CASE 9.—Private Conrad S——, 54th New York Volunteers, aged — years, was wounded at the second battle of Manassas, August 30th, 1862, by a musket ball which produced a scalp wound on the top of the head, across the sagittal suture, parallel to and an inch behind the coronal suture. He was admitted to Finley Hospital, at Washington, on September 3d, and died of "inflammation of the brain" on October 20th, 1862. The records of Finley Hospital give no particulars of the progress and treatment of the case, nor of the the cranium was sent to the Army Medical Museum by Surgeon Israel Moses, U. S. Vols. It shows an exfoliation of the outer table a quarter of an inch by one inch, the surrounding bone being cribriform and spongy. The thin oval necrosed scale is not fractured or displaced. The vitreous table is fissured and slightly depressed.

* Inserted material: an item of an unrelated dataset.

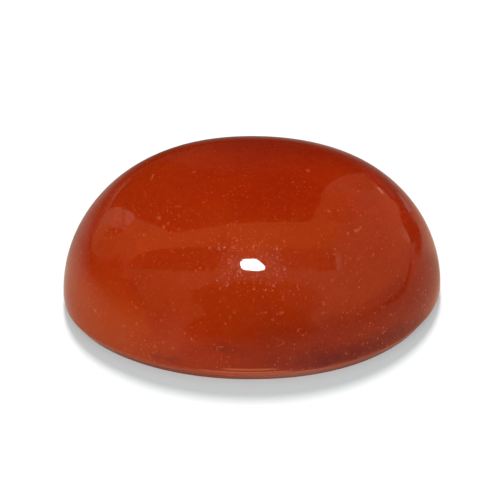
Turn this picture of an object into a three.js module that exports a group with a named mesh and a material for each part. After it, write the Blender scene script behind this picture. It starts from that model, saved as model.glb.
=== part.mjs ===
// An oval cabochon of carnelian: one stone with a high polished dome, a thin girdle, and a narrow
// bevel down to a flat base. Units are millimetres, +Z is up and the stone rests on its base at Z 0.
// X runs along the stone and +Y points to its back.
import * as THREE from "three";

// Driving dimensions of the cut.
const LENGTH = 16; // along X, at the girdle
const WIDTH = 12; // along Y, at the girdle
const DOME_RISE = 6.5; // from the top of the girdle to the crown
const BEVEL_HEIGHT = 0.5; // from the base up to the girdle
const GIRDLE_HEIGHT = 0.06; // the thin upright band at the widest line
const BASE_INSET = 0.36; // how far the bevel runs in under each end

// The dome's fullness: 2 in all three gives half an ellipsoid, and larger ones a boxier dome.
const END_FULLNESS = 2.38; // exponent of the long section, from end to end
const SIDE_FULLNESS = 2.18; // exponent of the cross section
const RISE_EXPONENT = 1.88; // exponent of the height in both sections

// The hand-cut outline, as departures from a true ellipse.
const SQUARENESS = 2.08; // exponent of the outline, 2 for a true ellipse
const FRONT_FULLNESS = 0.01; // share of the radius that the front bulges and the back is flattened
const SKEW = 0.005; // share of the radius by which opposite quarters differ
const SHOULDER_FULLNESS = 0.009; // share of the radius left standing at the front left shoulder
const SHOULDER_ANGLE = THREE.MathUtils.degToRad(205); // from +X towards +Y
const SHOULDER_SPREAD = THREE.MathUtils.degToRad(16);

const OUTLINE_STEPS = 96; // facets round the outline
const DOME_STEPS = 22; // rings from the girdle to the crown

const COLOUR = 0x9e2e0c;
const ROUGHNESS = 0.06;

const DOME_FOOT = BEVEL_HEIGHT + GIRDLE_HEIGHT;

// What is left of the section's footprint at a share of the dome's rise, before END_FULLNESS or
// SIDE_FULLNESS turns it into a half-length or a half-width.
function footprint(rise) {
  return Math.max(1 - rise ** RISE_EXPONENT, 0);
}

// The section of a round blank, from the middle of the base out to the girdle and up to the crown.
function blankSection() {
  const radius = LENGTH / 2;
  const section = [
    new THREE.Vector2(0, 0),
    new THREE.Vector2(radius - BASE_INSET, 0),
    new THREE.Vector2(radius, BEVEL_HEIGHT),
  ];
  for (let step = 0; step < DOME_STEPS; step++) {
    const rise = Math.sin((step / DOME_STEPS) * (Math.PI / 2));
    const halfLength = radius * footprint(rise) ** (1 / END_FULLNESS);
    section.push(new THREE.Vector2(halfLength, DOME_FOOT + rise * DOME_RISE));
  }
  section.push(new THREE.Vector2(0, DOME_FOOT + DOME_RISE));
  return section;
}

// The radius of the outline at an angle, as a share of the superellipse's own.
function handCut(angle) {
  const away = angle - SHOULDER_ANGLE;
  const turned = Math.atan2(Math.sin(away), Math.cos(away)) / SHOULDER_SPREAD;
  return (
    1 +
    FRONT_FULLNESS * Math.sin(3 * angle) +
    SKEW * Math.sin(4 * angle) +
    SHOULDER_FULLNESS * Math.exp(-turned * turned)
  );
}

// A signed power, so that all four quarters of the outline take the same formula.
function signedPower(value, exponent) {
  return Math.sign(value) * Math.abs(value) ** exponent;
}

// Turns the round blank into the oval of the stone. Its circles become copies of the outline, which
// narrow towards the crown a little faster across the stone than along it.
function shapeOval(geometry) {
  const position = geometry.getAttribute("position");
  for (let i = 0; i < position.count; i++) {
    const x = position.getX(i);
    const y = position.getY(i);
    const rise = Math.max((position.getZ(i) - DOME_FOOT) / DOME_RISE, 0);
    const narrowing = footprint(rise) ** (1 / SIDE_FULLNESS - 1 / END_FULLNESS);
    const angle = Math.atan2(y, x);
    const reach = Math.hypot(x, y) * handCut(angle);
    const across = reach * (WIDTH / LENGTH) * narrowing;
    position.setX(i, reach * signedPower(Math.cos(angle), 2 / SQUARENESS));
    position.setY(i, across * signedPower(Math.sin(angle), 2 / SQUARENESS));
  }
  return geometry;
}

// Brings the outline to its exact length and width, centred on the Z axis.
function trimToSize(geometry) {
  geometry.computeBoundingBox();
  const size = geometry.boundingBox.getSize(new THREE.Vector3());
  const centre = geometry.boundingBox.getCenter(new THREE.Vector3());
  geometry.translate(-centre.x, -centre.y, 0);
  geometry.scale(LENGTH / size.x, WIDTH / size.y, 1);
  geometry.computeVertexNormals();
  return geometry;
}

function carnelian() {
  const blank = new THREE.LatheGeometry(blankSection(), OUTLINE_STEPS);
  blank.rotateX(Math.PI / 2); // the lathe turns about Y, and the stone stands along Z
  const stone = new THREE.Mesh(
    trimToSize(shapeOval(blank)),
    new THREE.MeshStandardMaterial({ color: COLOUR, roughness: ROUGHNESS, metalness: 0 }),
  );
  stone.name = "carnelian";
  return stone;
}

const group = new THREE.Group();
group.add(carnelian());

export default group;
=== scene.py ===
import math

import bmesh
import bpy
import numpy as np
from mathutils import Matrix, Vector


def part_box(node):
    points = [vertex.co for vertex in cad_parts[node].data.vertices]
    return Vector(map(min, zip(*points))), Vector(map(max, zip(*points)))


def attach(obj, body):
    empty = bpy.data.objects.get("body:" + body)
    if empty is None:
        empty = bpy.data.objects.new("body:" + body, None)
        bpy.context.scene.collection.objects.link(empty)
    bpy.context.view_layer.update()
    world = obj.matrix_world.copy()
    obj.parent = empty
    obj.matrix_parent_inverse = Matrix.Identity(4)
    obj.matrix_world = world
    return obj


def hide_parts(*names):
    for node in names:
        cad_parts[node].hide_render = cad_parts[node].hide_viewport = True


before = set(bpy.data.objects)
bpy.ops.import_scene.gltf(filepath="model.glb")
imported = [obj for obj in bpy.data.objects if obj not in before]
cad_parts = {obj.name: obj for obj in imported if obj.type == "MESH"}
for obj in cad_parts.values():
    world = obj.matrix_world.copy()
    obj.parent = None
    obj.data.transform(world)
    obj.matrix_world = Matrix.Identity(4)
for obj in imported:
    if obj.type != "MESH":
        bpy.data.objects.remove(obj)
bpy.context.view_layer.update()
scene = bpy.context.scene
scene.view_settings.view_transform = "Standard"
MM = 0.001

# The camera. It looks down on the front of the stone at 35 degrees through a long lens, so that
# the oval hardly tapers towards the back. It is turned by less than a degree about its own axis.
CAMERA_ELEVATION = math.radians(35.15)
CAMERA_ROLL = math.radians(-0.80)
CAMERA_DISTANCE = 160 * MM
CAMERA_TARGET = Vector((-0.067, 0.0, 2.50)) * MM
CAMERA_LENS = 273.46
CAMERA_SENSOR = 36
CAMERA_NEAREST = 10 * MM

camera = bpy.data.objects.new("camera", bpy.data.cameras.new("camera"))
scene.collection.objects.link(camera)
scene.camera = camera
camera.data.lens = CAMERA_LENS
camera.data.sensor_width = CAMERA_SENSOR
camera.data.sensor_fit = "HORIZONTAL"
camera.data.clip_start = CAMERA_NEAREST
towards_camera = Vector((0, -math.cos(CAMERA_ELEVATION), math.sin(CAMERA_ELEVATION)))
camera.matrix_world = (
    Matrix.Translation(CAMERA_TARGET + CAMERA_DISTANCE * towards_camera)
    @ Matrix.Rotation(math.pi / 2 - CAMERA_ELEVATION, 4, "X")
    @ Matrix.Rotation(CAMERA_ROLL, 4, "Z")
)

# The studio round the stone: even light from a white tent, a soft lamp in front, and a lamp high
# behind that lights only the floor, so that the stone's shadow falls forward on it. What the polish
# mirrors comes from the cards further down, and from none of these.
TENT_LIGHT = 0.57
TENT_WHITE = 1.05


def by_ray(tree, otherwise, seen):
    """One value for what the camera sees directly, and another for all other light."""
    pick = tree.nodes.new("ShaderNodeMapRange")
    pick.inputs["To Min"].default_value = otherwise
    pick.inputs["To Max"].default_value = seen
    ray = tree.nodes.new("ShaderNodeLightPath")
    tree.links.new(ray.outputs["Is Camera Ray"], pick.inputs["Value"])
    return pick.outputs["Result"]


world = bpy.data.worlds.new("tent")
scene.world = world
world.use_nodes = True
world.cycles_visibility.glossy = False
sky = world.node_tree.nodes["Background"]
sky.inputs["Color"].default_value = (1, 1, 1, 1)
world.node_tree.links.new(by_ray(world.node_tree, TENT_LIGHT, TENT_WHITE), sky.inputs["Strength"])


def lamp(name, azimuth, elevation, width, level):
    """A distant soft lamp. Its level is what a white surface that faces it sends back."""
    data = bpy.data.lights.new(name, "SUN")
    data.energy = level * math.pi
    data.angle = math.radians(width)
    holder = bpy.data.objects.new(name, data)
    scene.collection.objects.link(holder)
    a, e = math.radians(azimuth), math.radians(elevation)
    towards = Vector((math.sin(a) * math.cos(e), -math.cos(a) * math.cos(e), math.sin(e)))
    holder.rotation_euler = towards.to_track_quat("Z", "Y").to_euler()
    holder.visible_glossy = False
    return holder


lamp("front_lamp", azimuth=-1, elevation=42, width=30, level=0.34)
shadow_lamp = lamp("shadow_lamp", azimuth=180, elevation=62, width=12, level=1.25)

# The floor: one large sheet of white acrylic, with a glow that only the camera sees, so that the
# shadow on it stays pale and even. What it sends to the stone is weaker than what the camera sees.
FLOOR_REACH = 3.0
FLOOR_WHITE = 0.45
FLOOR_FOR_STONE = 0.18
FLOOR_GLOW = 0.28
FLOOR_GLOW_TINT = (0.85, 0.99, 1.0)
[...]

The wood-cuts give a satisfactory representation of the nature and extent of the lesions. (FIG. 50 and FIG. 51.)

FIG. 50.—Depressed fracture of the vitreous table of the parietals an inch behind the coronal suture. Spec. 646, Sect. I, A. M. M.
FIG. 51.—Exterior view of the same specimen, showing an exfoliation from contusion of the skull. Spec. 646, Sect. I, A. M. M.